— START SOURCE DATA —
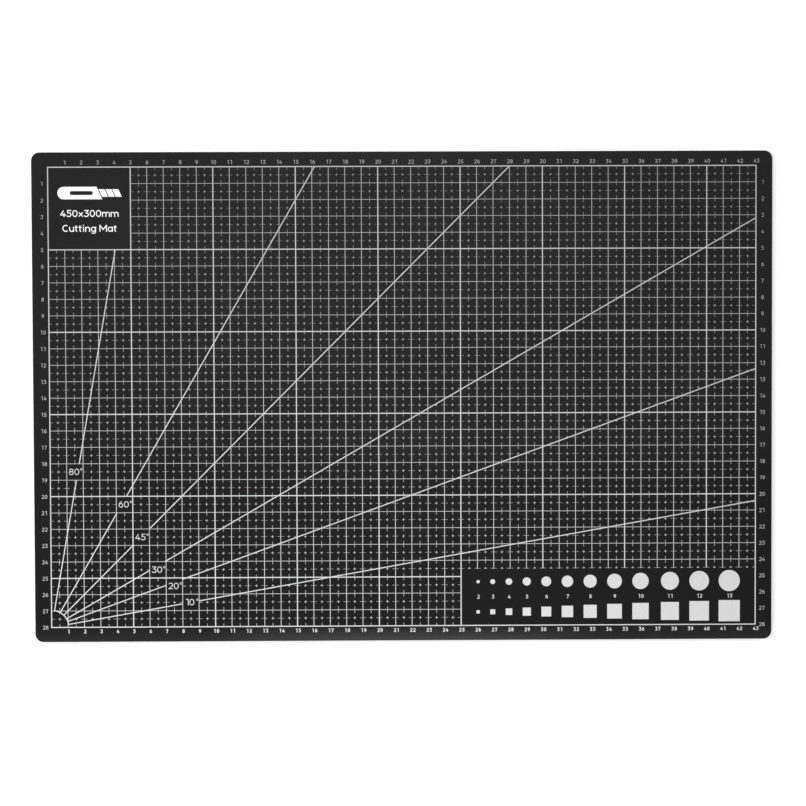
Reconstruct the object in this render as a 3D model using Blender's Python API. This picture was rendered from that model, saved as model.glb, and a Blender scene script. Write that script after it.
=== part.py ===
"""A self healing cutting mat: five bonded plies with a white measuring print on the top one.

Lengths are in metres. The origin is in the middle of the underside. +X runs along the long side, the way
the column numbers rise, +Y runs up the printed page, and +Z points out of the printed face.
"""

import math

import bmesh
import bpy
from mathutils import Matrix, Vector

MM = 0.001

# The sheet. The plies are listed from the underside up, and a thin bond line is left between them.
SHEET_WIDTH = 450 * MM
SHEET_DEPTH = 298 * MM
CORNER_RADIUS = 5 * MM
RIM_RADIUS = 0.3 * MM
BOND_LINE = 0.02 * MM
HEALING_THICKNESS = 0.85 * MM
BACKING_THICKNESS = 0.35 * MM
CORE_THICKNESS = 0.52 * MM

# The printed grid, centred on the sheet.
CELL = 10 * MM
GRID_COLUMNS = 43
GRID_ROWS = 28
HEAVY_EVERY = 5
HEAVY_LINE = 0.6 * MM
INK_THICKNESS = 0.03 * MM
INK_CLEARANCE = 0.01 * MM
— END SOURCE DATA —
Hand back the material above in full, exactly as written.

#### RESULT BELOW:
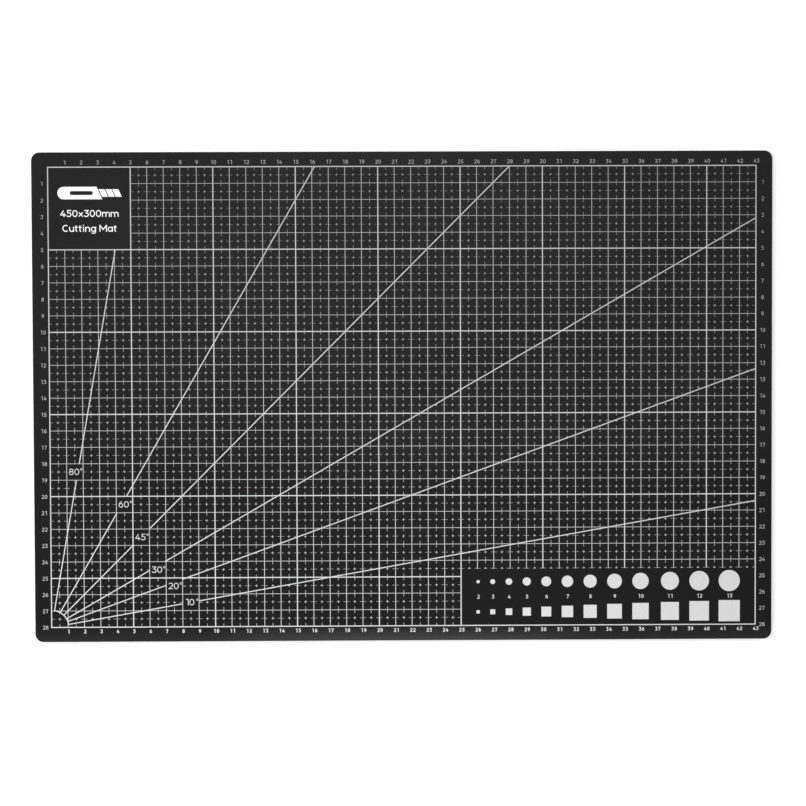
Reconstruct the object in this render as a 3D model using Blender's Python API. This picture was rendered from that model, saved as model.glb, and a Blender scene script. Write that script after it.
=== part.py ===
"""A self healing cutting mat: five bonded plies with a white measuring print on the top one.

Lengths are in metres. The origin is in the middle of the underside. +X runs along the long side, the way
the column numbers rise, +Y runs up the printed page, and +Z points out of the printed face.
"""

import math

import bmesh
import bpy
from mathutils import Matrix, Vector

MM = 0.001

# The sheet. The plies are listed from the underside up, and a thin bond line is left between them.
SHEET_WIDTH = 450 * MM
SHEET_DEPTH = 298 * MM
CORNER_RADIUS = 5 * MM
RIM_RADIUS = 0.3 * MM
BOND_LINE = 0.02 * MM
HEALING_THICKNESS = 0.85 * MM
BACKING_THICKNESS = 0.35 * MM
CORE_THICKNESS = 0.52 * MM

# The printed grid, centred on the sheet.
CELL = 10 * MM
GRID_COLUMNS = 43
GRID_ROWS = 28
HEAVY_EVERY = 5
HEAVY_LINE = 0.6 * MM
INK_THICKNESS = 0.03 * MM
INK_CLEARANCE = 0.01 * MM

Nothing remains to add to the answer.